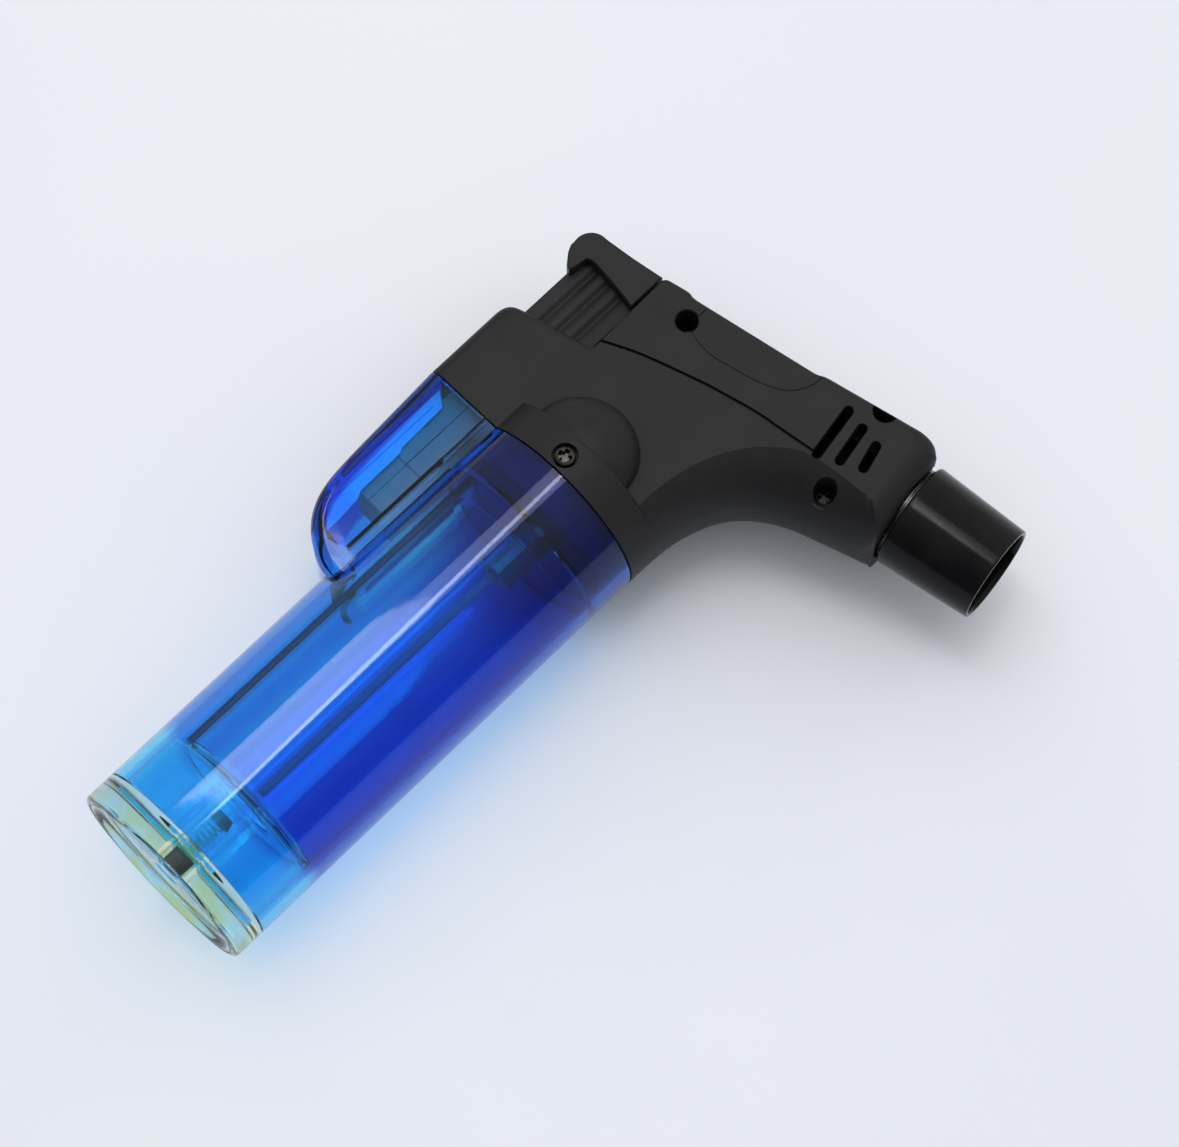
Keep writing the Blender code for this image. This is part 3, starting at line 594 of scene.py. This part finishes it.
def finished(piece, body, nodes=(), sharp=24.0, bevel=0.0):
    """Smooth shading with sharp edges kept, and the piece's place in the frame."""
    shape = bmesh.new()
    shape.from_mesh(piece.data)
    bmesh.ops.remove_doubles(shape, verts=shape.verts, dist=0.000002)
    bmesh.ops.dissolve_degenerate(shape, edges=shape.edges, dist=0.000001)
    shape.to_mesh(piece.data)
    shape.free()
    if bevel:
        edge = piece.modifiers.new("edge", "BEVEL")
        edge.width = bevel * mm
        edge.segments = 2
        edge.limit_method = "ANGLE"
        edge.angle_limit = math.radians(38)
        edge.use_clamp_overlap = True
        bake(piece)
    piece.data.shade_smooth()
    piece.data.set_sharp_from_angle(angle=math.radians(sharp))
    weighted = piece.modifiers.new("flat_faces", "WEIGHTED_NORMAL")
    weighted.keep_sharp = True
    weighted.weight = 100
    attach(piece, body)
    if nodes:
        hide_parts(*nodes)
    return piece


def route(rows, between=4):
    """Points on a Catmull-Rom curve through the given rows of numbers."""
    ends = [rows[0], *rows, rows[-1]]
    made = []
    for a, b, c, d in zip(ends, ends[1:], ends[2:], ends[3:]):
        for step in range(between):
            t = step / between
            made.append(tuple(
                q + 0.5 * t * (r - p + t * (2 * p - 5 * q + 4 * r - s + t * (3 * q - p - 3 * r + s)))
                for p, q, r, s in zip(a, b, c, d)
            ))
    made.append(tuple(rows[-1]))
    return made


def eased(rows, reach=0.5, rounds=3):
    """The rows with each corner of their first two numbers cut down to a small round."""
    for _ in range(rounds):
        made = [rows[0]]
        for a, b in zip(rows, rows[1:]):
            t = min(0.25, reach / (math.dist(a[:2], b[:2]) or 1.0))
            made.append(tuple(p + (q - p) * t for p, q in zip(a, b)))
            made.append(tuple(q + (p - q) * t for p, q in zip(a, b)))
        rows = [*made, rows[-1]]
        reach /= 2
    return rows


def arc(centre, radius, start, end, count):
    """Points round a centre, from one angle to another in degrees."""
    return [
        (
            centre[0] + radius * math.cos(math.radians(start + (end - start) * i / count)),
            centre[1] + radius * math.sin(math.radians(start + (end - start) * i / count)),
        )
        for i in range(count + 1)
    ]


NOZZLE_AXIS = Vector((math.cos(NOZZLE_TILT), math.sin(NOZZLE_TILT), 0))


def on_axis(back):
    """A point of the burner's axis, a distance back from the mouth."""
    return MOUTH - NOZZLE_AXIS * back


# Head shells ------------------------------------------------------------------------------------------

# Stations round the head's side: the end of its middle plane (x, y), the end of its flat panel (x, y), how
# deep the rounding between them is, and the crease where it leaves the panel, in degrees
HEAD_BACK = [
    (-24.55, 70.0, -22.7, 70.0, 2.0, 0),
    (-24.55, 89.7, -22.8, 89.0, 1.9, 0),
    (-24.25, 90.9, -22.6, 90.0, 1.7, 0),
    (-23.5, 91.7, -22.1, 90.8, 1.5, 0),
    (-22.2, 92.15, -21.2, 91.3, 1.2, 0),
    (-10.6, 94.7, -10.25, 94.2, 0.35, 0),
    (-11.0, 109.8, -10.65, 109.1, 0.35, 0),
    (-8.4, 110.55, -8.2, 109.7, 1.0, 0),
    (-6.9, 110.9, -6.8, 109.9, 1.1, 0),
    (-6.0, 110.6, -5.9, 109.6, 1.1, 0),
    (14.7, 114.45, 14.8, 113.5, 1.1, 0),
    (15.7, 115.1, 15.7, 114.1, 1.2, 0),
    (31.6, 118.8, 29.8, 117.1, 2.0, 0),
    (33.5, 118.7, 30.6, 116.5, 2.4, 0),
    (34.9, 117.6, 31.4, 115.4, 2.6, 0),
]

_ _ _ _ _

### Goal
Write out the whole listing exactly.

### Answer to the task
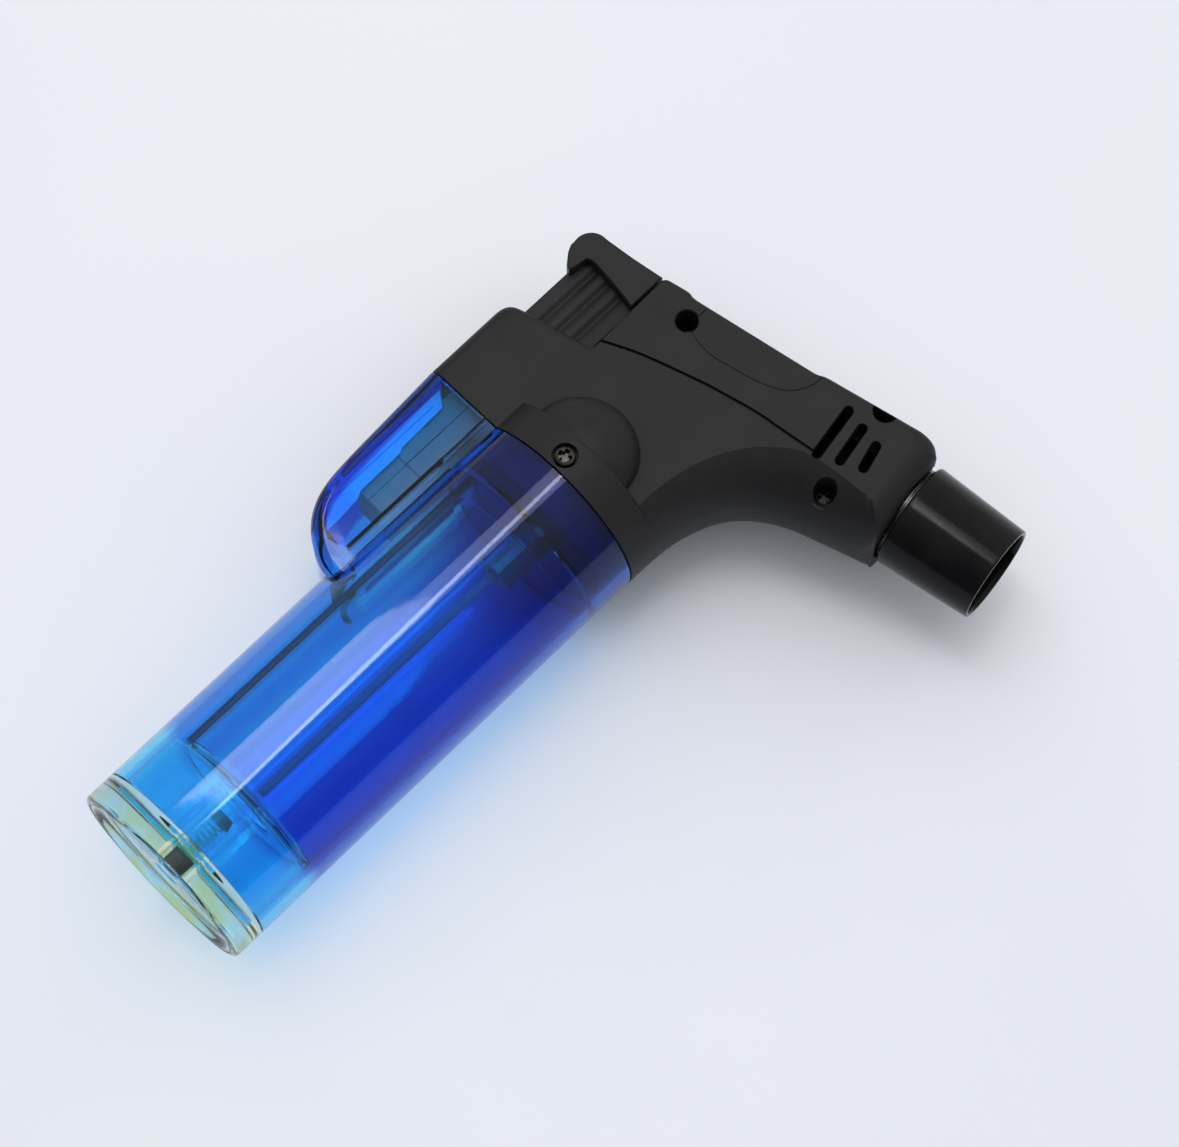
Keep writing the Blender code for this image. This is part 3, starting at line 594 of scene.py. This part finishes it.
def finished(piece, body, nodes=(), sharp=24.0, bevel=0.0):
    """Smooth shading with sharp edges kept, and the piece's place in the frame."""
    shape = bmesh.new()
    shape.from_mesh(piece.data)
    bmesh.ops.remove_doubles(shape, verts=shape.verts, dist=0.000002)
    bmesh.ops.dissolve_degenerate(shape, edges=shape.edges, dist=0.000001)
    shape.to_mesh(piece.data)
    shape.free()
    if bevel:
        edge = piece.modifiers.new("edge", "BEVEL")
        edge.width = bevel * mm
        edge.segments = 2
        edge.limit_method = "ANGLE"
        edge.angle_limit = math.radians(38)
        edge.use_clamp_overlap = True
        bake(piece)
    piece.data.shade_smooth()
    piece.data.set_sharp_from_angle(angle=math.radians(sharp))
    weighted = piece.modifiers.new("flat_faces", "WEIGHTED_NORMAL")
    weighted.keep_sharp = True
    weighted.weight = 100
    attach(piece, body)
    if nodes:
        hide_parts(*nodes)
    return piece


def route(rows, between=4):
    """Points on a Catmull-Rom curve through the given rows of numbers."""
    ends = [rows[0], *rows, rows[-1]]
    made = []
    for a, b, c, d in zip(ends, ends[1:], ends[2:], ends[3:]):
        for step in range(between):
            t = step / between
            made.append(tuple(
                q + 0.5 * t * (r - p + t * (2 * p - 5 * q + 4 * r - s + t * (3 * q - p - 3 * r + s)))
                for p, q, r, s in zip(a, b, c, d)
            ))
    made.append(tuple(rows[-1]))
    return made


def eased(rows, reach=0.5, rounds=3):
    """The rows with each corner of their first two numbers cut down to a small round."""
    for _ in range(rounds):
        made = [rows[0]]
        for a, b in zip(rows, rows[1:]):
            t = min(0.25, reach / (math.dist(a[:2], b[:2]) or 1.0))
            made.append(tuple(p + (q - p) * t for p, q in zip(a, b)))
            made.append(tuple(q + (p - q) * t for p, q in zip(a, b)))
        rows = [*made, rows[-1]]
        reach /= 2
    return rows


def arc(centre, radius, start, end, count):
    """Points round a centre, from one angle to another in degrees."""
    return [
        (
            centre[0] + radius * math.cos(math.radians(start + (end - start) * i / count)),
            centre[1] + radius * math.sin(math.radians(start + (end - start) * i / count)),
        )
        for i in range(count + 1)
    ]


NOZZLE_AXIS = Vector((math.cos(NOZZLE_TILT), math.sin(NOZZLE_TILT), 0))


def on_axis(back):
    """A point of the burner's axis, a distance back from the mouth."""
    return MOUTH - NOZZLE_AXIS * back


# Head shells ------------------------------------------------------------------------------------------

# Stations round the head's side: the end of its middle plane (x, y), the end of its flat panel (x, y), how
# deep the rounding between them is, and the crease where it leaves the panel, in degrees
HEAD_BACK = [
    (-24.55, 70.0, -22.7, 70.0, 2.0, 0),
    (-24.55, 89.7, -22.8, 89.0, 1.9, 0),
    (-24.25, 90.9, -22.6, 90.0, 1.7, 0),
    (-23.5, 91.7, -22.1, 90.8, 1.5, 0),
    (-22.2, 92.15, -21.2, 91.3, 1.2, 0),
    (-10.6, 94.7, -10.25, 94.2, 0.35, 0),
    (-11.0, 109.8, -10.65, 109.1, 0.35, 0),
    (-8.4, 110.55, -8.2, 109.7, 1.0, 0),
    (-6.9, 110.9, -6.8, 109.9, 1.1, 0),
    (-6.0, 110.6, -5.9, 109.6, 1.1, 0),
    (14.7, 114.45, 14.8, 113.5, 1.1, 0),
    (15.7, 115.1, 15.7, 114.1, 1.2, 0),
    (31.6, 118.8, 29.8, 117.1, 2.0, 0),
    (33.5, 118.7, 30.6, 116.5, 2.4, 0),
    (34.9, 117.6, 31.4, 115.4, 2.6, 0),
]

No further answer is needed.